Abdominal aortic aneurysm — Surgical repair of an abdominal aortic aneurysm (AAA) routinely requires cross-clamping of the abdominal aorta; this allows the vascular prosthesis to be anastomosed to the proximal and distal aorta (or iliac or femoral arteries). To avoid interruption of the arterial blood supply to the transplanted kidney, temporary bypass may be required, usually from the ipsilateral axillary artery to the femoral artery. This will allow precise, unhurried repair of the aneurysm and eliminate the risk of allograft thrombosis. However, some vascular surgeons believe that there is enough collateral flow to allow AAA repair without a temporary shunt. In addition, a temporary shunt may become completely unnecessary with the advent of endovascular AAA repair [10]. (See "Management of asymptomatic abdominal aortic aneurysm" and "Overview of abdominal aortic aneurysm".)

SOCIETY GUIDELINE LINKS — Links to society and government-sponsored guidelines from selected countries and regions around the world are provided separately. (See "Society guideline links: Kidney transplantation".)

SUMMARY AND RECOMMENDATIONS

Overview – An increasing number of recipients require medical care not specifically related to their transplanted organ. Some require elective or emergency surgery. Many of the principles of peri- and intraoperative management are the same in transplant and nontransplant patients. However, there are a few important differences. (See 'Introduction' above.)
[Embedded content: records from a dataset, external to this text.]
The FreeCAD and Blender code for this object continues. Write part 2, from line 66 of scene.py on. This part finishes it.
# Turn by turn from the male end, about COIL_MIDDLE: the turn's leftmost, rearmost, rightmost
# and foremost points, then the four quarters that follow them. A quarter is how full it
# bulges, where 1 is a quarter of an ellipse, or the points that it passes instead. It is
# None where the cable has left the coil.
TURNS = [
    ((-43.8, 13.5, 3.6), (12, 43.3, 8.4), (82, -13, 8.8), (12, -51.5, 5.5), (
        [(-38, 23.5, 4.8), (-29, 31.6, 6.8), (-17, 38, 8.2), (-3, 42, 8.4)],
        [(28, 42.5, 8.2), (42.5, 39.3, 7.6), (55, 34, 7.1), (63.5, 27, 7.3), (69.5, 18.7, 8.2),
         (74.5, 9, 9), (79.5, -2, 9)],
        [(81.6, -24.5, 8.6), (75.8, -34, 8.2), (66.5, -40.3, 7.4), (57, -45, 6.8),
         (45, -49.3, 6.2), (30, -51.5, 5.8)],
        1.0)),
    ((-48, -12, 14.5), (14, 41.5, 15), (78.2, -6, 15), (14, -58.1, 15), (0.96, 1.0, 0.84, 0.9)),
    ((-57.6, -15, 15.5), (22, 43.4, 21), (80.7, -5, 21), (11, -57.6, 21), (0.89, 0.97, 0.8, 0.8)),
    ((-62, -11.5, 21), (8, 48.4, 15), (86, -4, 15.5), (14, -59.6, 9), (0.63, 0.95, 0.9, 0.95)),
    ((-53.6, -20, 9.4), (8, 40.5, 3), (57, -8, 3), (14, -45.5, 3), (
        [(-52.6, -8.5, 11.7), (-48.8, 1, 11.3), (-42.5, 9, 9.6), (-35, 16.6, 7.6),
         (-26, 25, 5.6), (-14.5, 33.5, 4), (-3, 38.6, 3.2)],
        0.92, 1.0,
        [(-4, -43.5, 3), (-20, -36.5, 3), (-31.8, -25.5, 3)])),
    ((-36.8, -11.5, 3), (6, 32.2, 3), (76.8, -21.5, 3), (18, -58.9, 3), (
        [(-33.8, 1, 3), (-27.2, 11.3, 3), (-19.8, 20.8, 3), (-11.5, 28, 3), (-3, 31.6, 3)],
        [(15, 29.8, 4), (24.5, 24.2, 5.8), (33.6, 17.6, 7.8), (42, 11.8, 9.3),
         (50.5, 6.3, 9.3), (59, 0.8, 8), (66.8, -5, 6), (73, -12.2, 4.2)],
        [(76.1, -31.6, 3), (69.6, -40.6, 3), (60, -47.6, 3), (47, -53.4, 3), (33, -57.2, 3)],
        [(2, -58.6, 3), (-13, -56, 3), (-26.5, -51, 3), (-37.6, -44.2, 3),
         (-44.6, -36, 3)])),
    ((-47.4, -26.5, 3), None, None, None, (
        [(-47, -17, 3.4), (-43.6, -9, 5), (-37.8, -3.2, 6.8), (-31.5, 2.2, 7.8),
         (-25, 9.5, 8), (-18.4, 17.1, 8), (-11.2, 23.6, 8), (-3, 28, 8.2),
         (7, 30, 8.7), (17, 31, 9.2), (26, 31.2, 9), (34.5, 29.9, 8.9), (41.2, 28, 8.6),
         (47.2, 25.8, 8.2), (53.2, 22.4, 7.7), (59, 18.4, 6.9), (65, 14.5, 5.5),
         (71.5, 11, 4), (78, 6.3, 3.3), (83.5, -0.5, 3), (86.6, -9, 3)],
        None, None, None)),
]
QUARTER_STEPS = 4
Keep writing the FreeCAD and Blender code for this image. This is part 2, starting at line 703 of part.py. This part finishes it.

General considerations – General nontransplant surgical considerations in the kidney transplant recipient include issues relating to glucocorticoids, antibiotic prophylaxis, and tissue integrity and wound healing. The transplant center should be consulted prior to any planned surgical intervention in kidney transplant recipients. (See 'General considerations' above.)

Specific surgical problems – Specific surgical problems include gastrointestinal surgical emergencies, cardiac surgery, and abdominal aortic aneurysm (AAA) surgery. (See 'Specific surgical problems' above.)